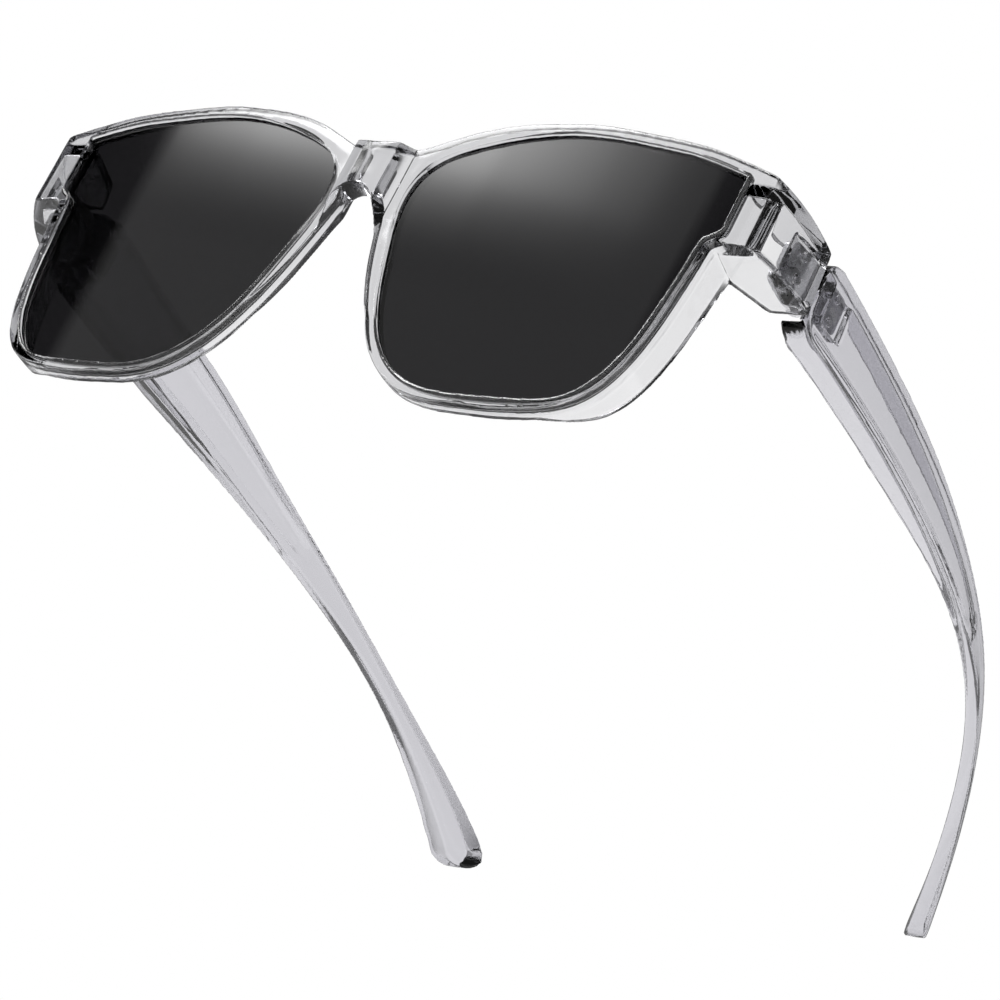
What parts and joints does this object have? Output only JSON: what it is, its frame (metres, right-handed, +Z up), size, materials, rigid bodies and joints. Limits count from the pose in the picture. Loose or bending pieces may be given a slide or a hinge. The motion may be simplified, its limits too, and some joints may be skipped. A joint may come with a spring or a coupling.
{
  "type": "fitover sunglasses",
  "caption": "Fitover sunglasses in clear smoke-grey plastic with dark lenses, side shields and folding temples.",
  "frame": {"origin": "middle of the footprint, on the surface that the open glasses stand on", "axes": "+X towards the wearer's left, -Y the way the wearer looks, +Z up"},
  "size_m": [0.1572, 0.1552, 0.0549],
  "materials": {
    "frame_plastic": "gloss",
    "temple_plastic": "gloss",
    "lens_dark": "gloss",
    "hinge_metal": "satin",
    "screw_metal": "satin"
  },
  "bodies": {
    "front": {"front_frame": "frame_plastic", "lens_left": "lens_dark", "lens_right": "lens_dark", "hinge_front_leaf_left": "hinge_metal", "hinge_front_leaf_right": "hinge_metal", "hinge_screw_left": "screw_metal", "hinge_screw_right": "screw_metal", "front_leaf_pins_left": "screw_metal", "front_leaf_pins_right": "screw_metal"},
    "temple_left_body": {"temple_left": "temple_plastic", "hinge_temple_leaf_left": "hinge_metal", "temple_leaf_pins_left": "screw_metal"},
    "temple_right_body": {"temple_right": "temple_plastic", "hinge_temple_leaf_right": "hinge_metal", "temple_leaf_pins_right": "screw_metal"}
  },
  "joints": [
    {"name": "left_temple_fold", "type": "hinge", "parent": "front", "child": "temple_left_body", "pos_m": [0.07227, -0.0525, 0.03945], "axis": [0, 0, 1], "range_deg": [0, 82]},
    {"name": "right_temple_fold", "type": "hinge", "parent": "front", "child": "temple_right_body", "pos_m": [-0.07227, -0.0525, 0.03945], "axis": [0, 0, -1], "range_deg": [0, 76]}
  ]
}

========

Pick out lines containing the word "bodies", each one as written.

What parts and joints does this object have? Output only JSON: what it is, its frame (metres, right-handed, +Z up), size, materials, rigid bodies and joints. Limits count from the pose in the picture. Loose or bending pieces may be given a slide or a hinge. The motion may be simplified, its limits too, and some joints may be skipped. A joint may come with a spring or a coupling.
  "bodies": {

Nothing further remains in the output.